In Paris there aren't any "fun" runners as there are in London - the bizarre collection of wannabe eccentrics that makes the run look like 20 circuses suffering a catastrophic scheduling coincidence. In the first mile of the London race last year I saw a mummy, a Roman centurion, three rhinos and a man dressed as a carrot. The carrot, annoyingly, overtook me later. All I saw by way of comparison in Paris were a husband and wife team self-consciously sporting Mickey Mouse ears, and a man in a jester's cap.

The London marathon is a 26-mile carnival. Every pub has a band or a sound system pumping out morale-inflating music. Big crowds flank many parts of the route, generating what feels like stadium decibel levels. Lines of children hold out their hands wanting you to touch them as you run by. Again and again you come across spectators who, although they have no official connection with the race, have set up tables of food and drinks for any runner who wants them. If the election campaign leaves you feeling that human nature is in a state of irreparable decay, a visit to tomorrow's London marathon will be a powerful antidote.

The Paris run may lack this spirit. But there are compensations. The marathon route is stunning. You start at the top of the Champs Elysees and then progress through the heart of the city past the Tuileries, the Louvre and down to the river for a mile or so before wheeling left to the Place de la Bastille. Where you are running is normally a gridlocked nightmare, and that, plus the fact that this is the sort of route taken by presidential cavalcades, gives you a delicious sense of trespassing.

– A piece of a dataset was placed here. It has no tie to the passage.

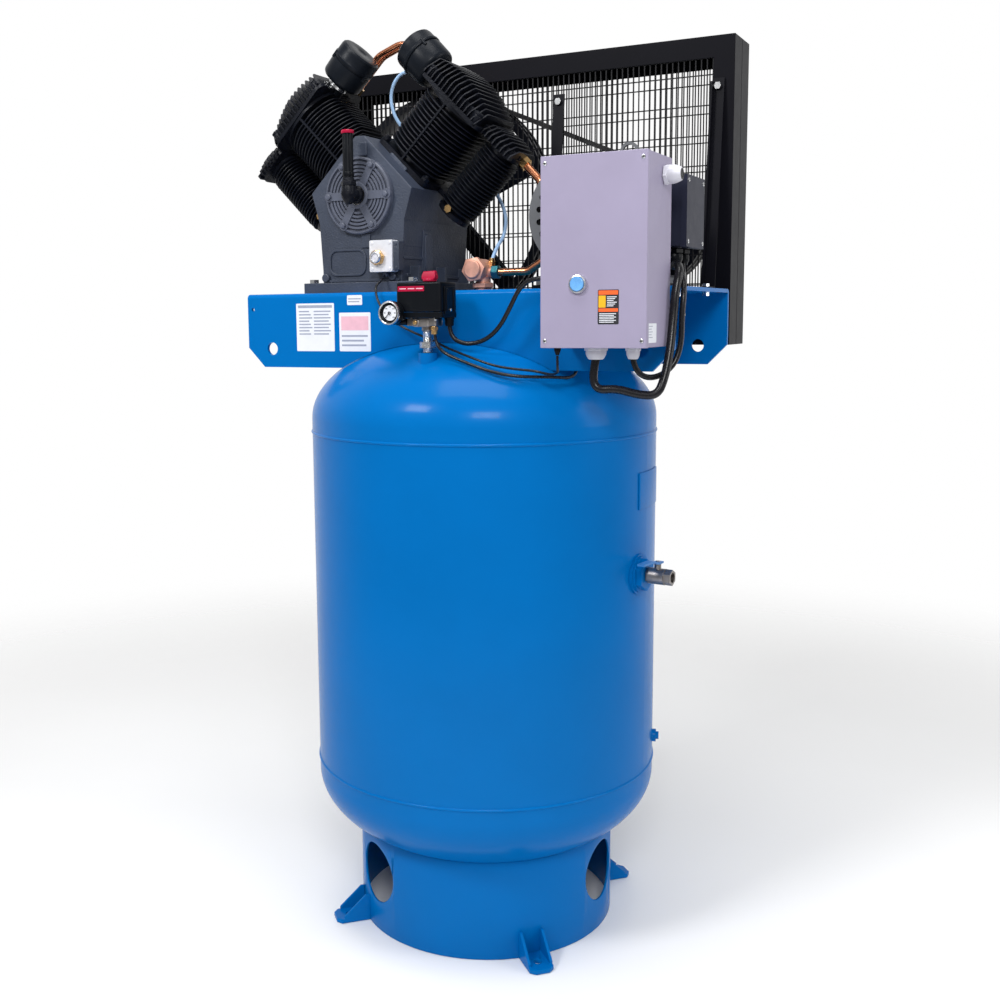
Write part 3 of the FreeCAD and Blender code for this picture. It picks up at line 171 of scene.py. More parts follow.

The Paris route is good for discoveries, too - how many visitors ever visit the eastern Bois de Vincennes (miles of woodland, a zoo and an imposing chateau), or spend much time in the Bois de Boulogne? - though tourism doesn't have to be this painful.

Would I do the Paris run again? I don't think so. Marathon running is hard work and the atmosphere you run in makes all the difference. I'd go for the carnival every time.